From Jan. 8 to Jan. 27, singing and dancing will be prohibited in all hospitality venues, entertainment facilities, and major recreation facilities.
However, this prohibition will not apply for weddings or for students and instructors and performers in classes or in any of these settings.
Major events will also be risk-assessed by the state’s health department, premier and cabinet, with event organisers asked to proceed with their event assuming it will go on as normal unless contacted by the health department to advise otherwise.
Additionally, essential workers are also mandated to receive their booster shots.
“Anybody for whom vaccination was mandatory already will now have boosters mandated,” Health Minister Brad Hazzard said.
“This means for people working in particular settings to be classified as fully vaccinated, they will now need to have had three shots.
Elective surgeries have also been pushed back to reduce the strain on the already-stressed healthcare system due to shortages from staff calling in sick or isolating.
“We’re extending the usual holiday suspension of non-urgent elective surgery through to February and will utilise private hospital capacity where needed, as we did during the Alpha and Delta outbreaks,” said Perrottet.
The Deputy Secretary of the New South Wales Health Susan Pearce told residents that the surgical slowdowns were not a decision taken “lightly.”

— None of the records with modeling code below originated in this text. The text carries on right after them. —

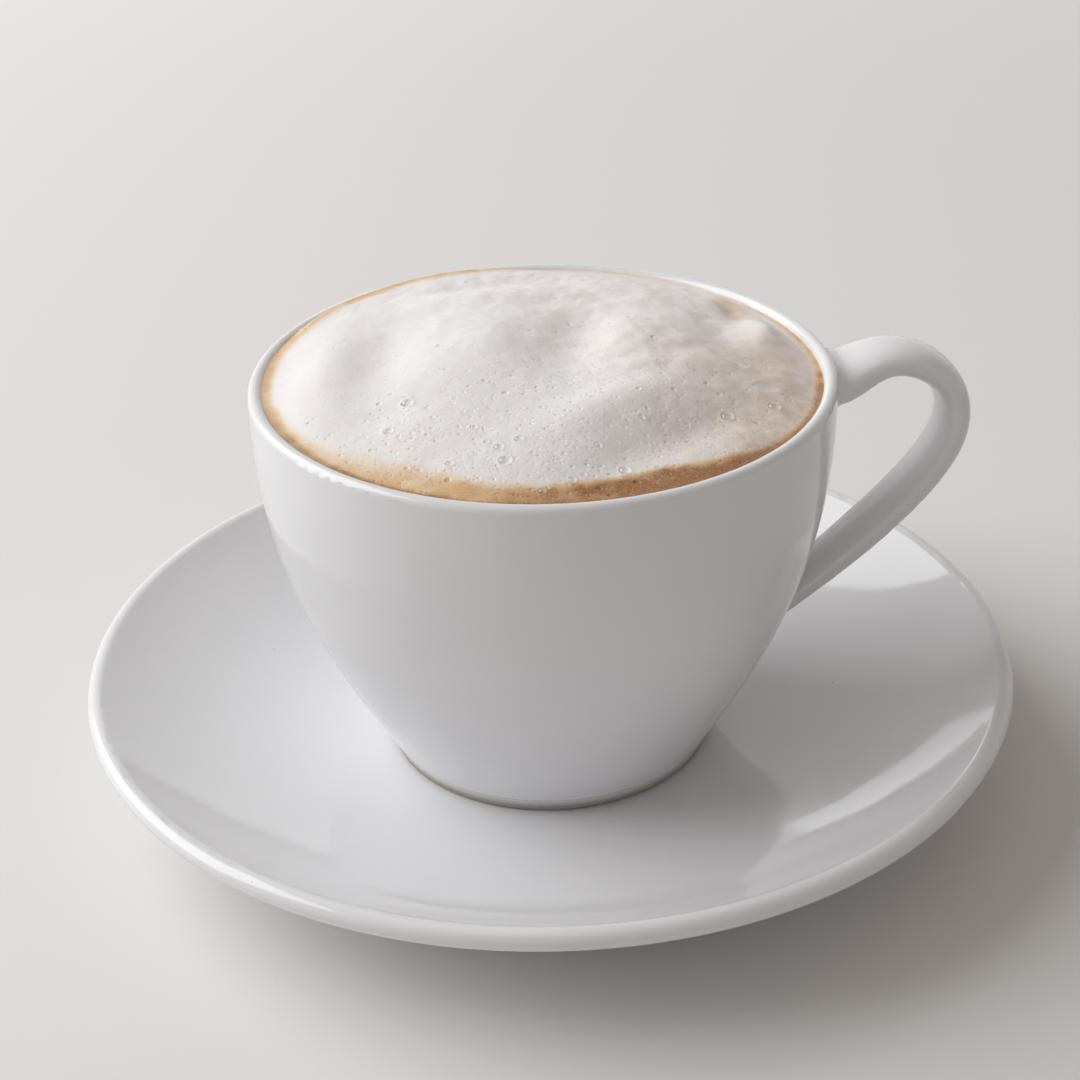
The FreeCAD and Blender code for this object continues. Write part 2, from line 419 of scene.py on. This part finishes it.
drink = {
    "dark": (0.075, 0.032, 0.014, 1),
    "light": (0.17, 0.085, 0.042, 1),
    "swirlMm": 11,
    "oilMm": 2.5,
    "oilDepthMm": 0.02,
    "gloss": 0.06,
    "oilGloss": 0.05,
    "ior": 1.34,
}


def makeDrink():
    finish = Finish("coffeeWithMilk")
    place = finish.objectPlace()
    swirl = finish.noise(place, drink["swirlMm"], 3, 0.55)
    colour = finish.mix(finish.between(swirl, 0.35, 0.7), drink["dark"], drink["light"])
    oil = finish.noise(place, drink["oilMm"], 2)
    finish.surface({
        "Base Color": colour,
        "Roughness": drink["gloss"] + oil * drink["oilGloss"],
        "IOR": drink["ior"],
        "Normal": finish.bump(oil, 0.3, drink["oilDepthMm"]),
    })
    return finish


dress(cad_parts["coffee"], makeDrink())
print("coffee coloured")


# milk foam and crema: lengths in mm, degrees from the handle over the back of the cup

foam = {
    "seed": 11,
    "insideRadius": 44.3,  # inner wall of the cup near its lip
    "wallReach": 0.2,  # how far the surface runs into the wall
    "lip": 71.5,
    "lipRound": 1.15,
    "below": 1.2,  # how far under the lip it meets the wall, and how much that changes round the cup
    "belowChange": 0.65,
    "highSide": 135.0,
    "crown": 75.4,
    "fullness": 2.5,
    "floor": 68.8,
    "spacing": 0.46,
    "shoulder": (88, 152, 16, 1.75),  # stands over the lip at the back: from, to, ease (degrees), height
    "shoulderFront": 1.5,  # how far in it reaches its height, and how far it eases back
    "shoulderBack": 8.0,
    # width of the brown ring from the wall inwards: degrees, mm
    "cremaWidth": (
        (0, 1), (25, 0.8), (72, 0.9), (95, 3), (140, 3.4), (160, 1.8), (185, 1.5), (205, 2.8),
        (220, 5.2), (234, 6.3), (247, 5.8), (262, 6), (276, 7), (290, 6.9), (303, 4.3), (315, 2.2),
        (327, 1.5), (348, 1.3), (360, 1),
    ),
    # how soft its inner edge is: degrees, share of the width
    "cremaFade": (
        (0, 0.9), (190, 0.8), (215, 0.9), (235, 0.65), (250, 0.4), (290, 0.38), (305, 0.6), (320, 0.9),
        (360, 0.9),
    ),
    # its ragged edge: share, size, seed, octaves
    "cremaRagged": ((0.7, 6.0, 71, 3), (0.3, 1.3, 75, 2)),
    "cremaRaggedShare": 0.16,
    "cremaRaggedMost": 0.7,
    # how brown it is: degrees, share
    "cremaDepth": (
        (0, 0.45), (18, 0.38), (34, 0.16), (78, 0.14), (95, 0.42), (150, 0.42), (185, 0.32), (210, 0.3),
        (228, 0.4), (245, 0.6), (260, 0.8), (272, 1.12), (285, 1.3), (300, 1.35), (316, 1.2),
        (332, 0.95), (345, 1.1), (352, 0.7), (360, 0.45),
    ),
    # broad swells and hollows: x, y, half length, half width, turn, height
    "swells": (
        (-34, 3, 15, 5.0, 80, 1.1),
        (-24, 5, 14, 5.2, 78, -0.95),
        (-16, -1, 18, 8.0, 76, 0.65),
        (-8, 3, 14, 5.4, 77, 0.75),
        (6.5, 4, 14, 5.4, 76, -1.8),
        (15, 6, 12, 6.0, 80, 0.35),
        (21, 9, 12, 5.0, 85, 0.4),
        (30, 8, 11, 4.0, 80, -1.0),
        (38, 7, 6.0, 3.0, 80, 1.45),
        (26.5, -6, 3.8, 3.0, 0, 0.7),
        (15, -8, 5.0, 2.6, 15, 0.5),
        (34, -4, 5.0, 4.0, 40, -0.6),
        (10, -18.5, 15, 4.8, 30, 1.2),
        (16, -28, 15, 4.2, 31, -1.45),
        (22, -35.5, 12, 2.8, 32, 0.45),
        (35, 19, 6.5, 2.4, 80, -0.9),
        (-27, -16, 4.0, 3.5, 0, -0.4),
        (-12, 24, 10, 4.0, 12, 0.4),
        (-4, 32, 12, 3.0, 5, -0.45),
        (14, 27, 10, 4.0, -8, 0.35),
        (5, 21, 4.0, 3.0, 0, -0.35),
    ),
    # small hills over the swells: size, seed, height, share on the smooth side, more on the rough one
    "hills": ((7.0, 31, 0.20, 0.35, 0.65), (2.6, 41, 0.085, 0.45, 0.8)),
    "ripples": (0.9, 51, 0.02),
    "edgeRound": 0.05,  # how softly the dome ends, in radii
    "climb": (0.16, 0.35),  # how high and how far in the foam clings to the wall, mm
    # colours from the milk to the wet edge, and the share of brown at which each one stands
    "white": (0.90, 0.875, 0.870),
    "cream": (0.89, 0.79, 0.67),
    "tan": (0.75, 0.51, 0.285),
    "brown": (0.34, 0.158, 0.052),
    "shadeSteps": (0, 0.12, 0.42, 1.0),
    "darkerFrom": 3.6,  # the brown darkens towards the wall from here to there, mm, by these shares
    "darkerTo": 0.4,
    "darkerShares": (0.82, 0.3),
    "wetLine": (0.36, 0.7),  # share and width of the wet line at the wall
    "wetLineIn": (0.4, 1.3),  # how far in it starts, and how much farther with each mm under the lip
    "paintedShadeTint": (0.62, 0.50, 0.39),  # warm colour of the painted shade on the right and front right, also of the patch on the far right
    # a warm patch in the hollows on the far right
    "farRightPatch": (35.3, 20, 2.8, 7.0, 0.72),  # x, y, half width, half length, share
    # painted shade: how strongly the warm tint lies over the front right, and over the whole right side
    "paintedShadeFrontRight": 0.58,
    "paintedShadeRight": 0.09,
    # pits of bubbles: how many, smallest and largest radius, rings, sides
    "bubbles": (
        (20, 0.36, 0.60, (0.35, 0.62, 0.82, 0.94, 1.06, 1.25), 20),
        (260, 0.21, 0.36, (0.5, 0.8, 0.98, 1.25), 12),
        (1500, 0.10, 0.20, (0.7, 1.22), 7),
    ),
    "bubbleReach": 43.6,  # none farther out than this, mm
    "crowdEdge": (9, 0.25, 5.5),  # they crowd this far in front of the middle, farther at the sides; ease
    "crowdPatch": (6.5, 91),  # size and seed of the patches where they lie closer
    "bubbleDepth": (0.16, 0.34),  # least depth and what chance adds to it, in radii
    "filmDepth": 0.42,
    "filmSides": 26,
    "bubbleGap": 1.12,  # least distance between two, in radii
    "pitPaintedShade": (0.06, 0.12),  # painted shade in the pits: how much darker a pit is on the milk, and what brown adds to it
    # finish: clouds, fine froth in two sizes, and grains in the brown ring with painted glints on them
    "cloudMm": 3.4,
    "cloudColour": (0.93, 0.915, 0.905, 1),
    "cloudShare": 0.22,
    "frothMm": 0.26,
    "finestMm": 0.14,
    "frothPatchMm": 4.0,
    "frothColour": (0.80, 0.76, 0.72, 1),
    "frothShare": 0.6,
    "grainMm": 0.35,
    "glintColour": (0.95, 0.87, 0.75, 1),
    "glintShare": 0.2,
    "grainDepthMm": 0.10,
    "frothDepthMm": 0.08,
    "finestDepthMm": 0.04,
    "gloss": 0.5,
    "frothGloss": 0.18,
    "cloudGloss": 0.06,
    "ior": 1.36,
    "softness": 0.35,  # light that goes through the foam
    "softColour": (1.0, 0.85, 0.7),
    "softReach": 0.0012,
    # clear bubbles with a film over them: x, y, radius
    "films": ((-22.5, -13.5, 0.95), (-10.5, -28.7, 0.75), (-10.0, -32.0, 0.95), (-7.4, -27.6, 0.7),
              (-26.0, -20.0, 0.8), (7.0, -35.0, 0.9), (-1.0, -37.0, 0.6), (0.8, -36.0, 0.5),
              (-5.6, -39.0, 0.55), (33.0, -19.0, 0.95), (25.0, -22.0, 1.0), (-13.5, -23.0, 0.55),
              (4.0, -30.0, 0.55), (11.5, -24.0, 0.5), (-18.0, -30.5, 0.6), (-3.0, -20.0, 0.45),
              (-12.2, -27.0, 0.5), (-6.0, -31.2, 0.45)),
}


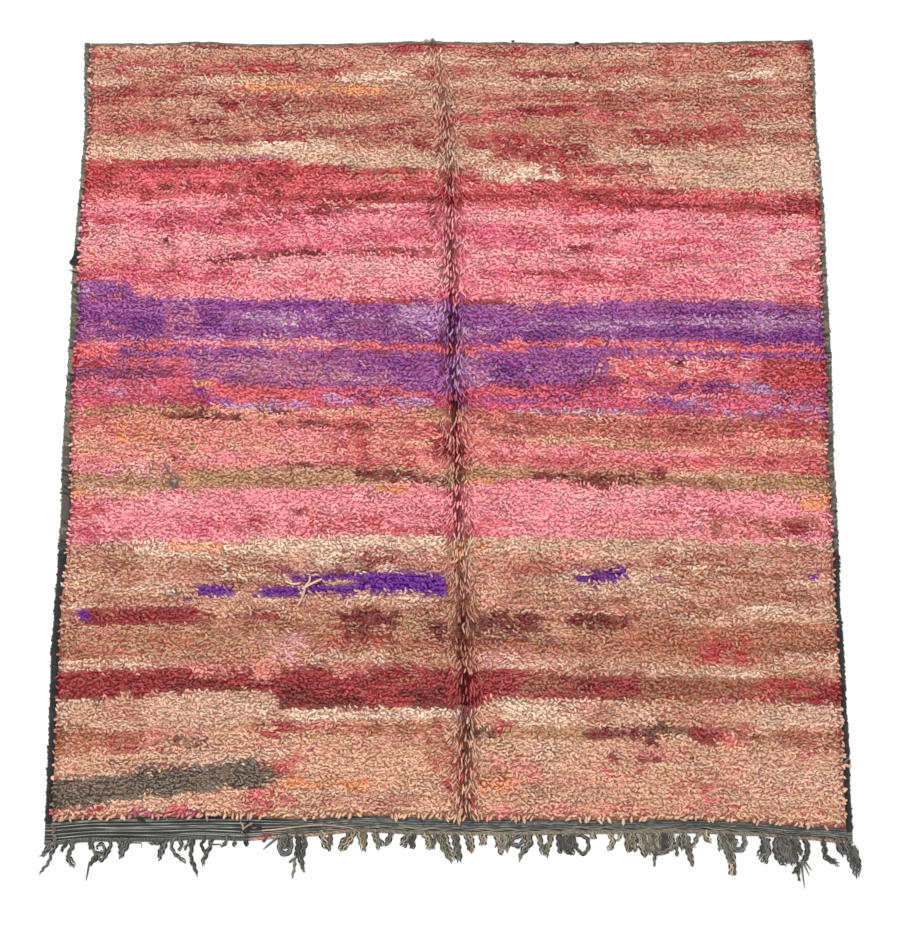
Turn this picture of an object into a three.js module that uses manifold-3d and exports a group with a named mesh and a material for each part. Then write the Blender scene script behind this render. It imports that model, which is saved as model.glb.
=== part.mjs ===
// A hand-knotted Moroccan pile rug that lies flat: a thick pile with a fold crease down its middle,
// dark overcast sides, a narrow edging, a flat-woven end band and a knotted fringe.
// Millimetres. X runs across the rug, Y along it with the fringe at the low end, and Z is up.
import * as THREE from 'three';
import { mergeVertices } from 'three/addons/utils/BufferGeometryUtils.js';
import Module from 'manifold-3d';

const wasm = await Module();
wasm.setup();

// Driving dimensions
const rugWidth = 1850;
const pieceGap = 0.3;
const pileHeight = 21;
const pileLump = 4;
const rimHeight = 12;
const rimRoll = 16;
const creaseDepth = 8;
const creaseOffsets = [-46, -20, 0, 20, 46];
const sideCordHeight = 9;
const edgingWidth = 9;
const edgingHeight = 4;
const bandHeight = 5.5;
const bandCords = 3;
const twineWidth = 7;
const twineHeight = 6;
const strandWidth = 5.5;
const strandHeight = 5;
const strandPitch = 7.5;
const strandStep = 17;
const knotRadius = 8;
const knotHeight = 10;
const fuseTolerance = 0.15;
const weldDistance = 1e-4;

// Shares of a piece's own size: how its section narrows or drops.
const yarnTopShare = 0.62;
const yarnTaper = 0.35;
const yarnShortest = 0.82;
const wrapSlimming = 0.93;
const cordFootShare = 0.8;
const cordTopShare = 0.5;
const edgingShoulder = 0.7;
const bandValley = 0.55;
const twineNearWall = 0.9;
const twineFarWall = 0.54;
const knotTopShare = 0.55;
const knotSides = 6;

// How far a tassel yarn's own bow strays from its tassel's, and seeds for each yarn's chance values.
const bowStray = 1.2;
const yarnSeed = 20000;
const seedsPerTassel = 20;
const seedsPerYarn = 2;

// How many parts the pile is divided into: columns on each side of the crease, and rows along it.
const halfColumns = 17;
const pileRows = 42;

// Both long sides, from the near end to the far one. A bow is how far the outer edge stands outside
// the straight line, and a cord is the width of the overcast side there.
const sideRows = [
  { y: -1000, leftBow: 2, rightBow: 1, leftCord: 19, rightCord: 17 },
  { y: -890, leftBow: 2, rightBow: 0, leftCord: 17, rightCord: 16 },
  { y: -780, leftBow: 3, rightBow: 3, leftCord: 18, rightCord: 17 },
  { y: -670, leftBow: 5, rightBow: 1, leftCord: 20, rightCord: 14 },
  { y: -560, leftBow: 7, rightBow: 2, leftCord: 21, rightCord: 16 },
  { y: -450, leftBow: 4, rightBow: -1, leftCord: 18, rightCord: 15 },
  { y: -335, leftBow: 1, rightBow: 2, leftCord: 22, rightCord: 17 },
  { y: -220, leftBow: 0, rightBow: 2, leftCord: 26, rightCord: 18 },
  { y: -100, leftBow: 3, rightBow: 1, leftCord: 24, rightCord: 20 },
  { y: 15, leftBow: 2, rightBow: 4, leftCord: 19, rightCord: 17 },
  { y: 135, leftBow: 0, rightBow: 7, leftCord: 16, rightCord: 16 },
  { y: 255, leftBow: -1, rightBow: 7, leftCord: 22, rightCord: 20 },
  { y: 380, leftBow: 0, rightBow: 6, leftCord: 17, rightCord: 16 },
  { y: 505, leftBow: -5, rightBow: 8, leftCord: 14, rightCord: 13 },
  { y: 630, leftBow: -10, rightBow: 5, leftCord: 14, rightCord: 12 },
  { y: 755, leftBow: -14, rightBow: -1, leftCord: 14, rightCord: 13 },
  { y: 885, leftBow: -7, rightBow: 2, leftCord: 16, rightCord: 13 },
  { y: 985, leftBow: -4, rightBow: 0, leftCord: 16, rightCord: 12 },
];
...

“It is not something that we consider unnecessary surgery, and we appreciate what it means for every single person on the receiving end of those phone calls,” she said at the press conference on Friday.
The projection modelled after NSW’s current parameters is believed to be the most realistic, with 273 ICU beds occupied and 4,700 hospitalisations from COVID-19 at the peak.
This peak in cases is expected to occur around the third to the last week of January.
“What we see in these curves is that they rise sharply, and there is also a relatively sharp decline,” Pearce said.
“We believe by the middle of February, we will be certainly well past the peak of this.”
“We have got some challenging weeks ahead of us, but we have been planning for this pandemic and continuing to reinvent ourselves for two years now.”
Following the national cabinet meeting on Jan. 5, individuals who receive a COVID positive rapid antigen test will no longer be required to take a subsequent PCR test.
Perrottet has previously promised that the state would not go back to lockdowns in a press conference on Dec. 29. However, he has not ruled out targetted restrictions.
As of Jan. 7, there have been 38,625 new cases, 1,738 people hospitalised and 134 in intensive care in NSW.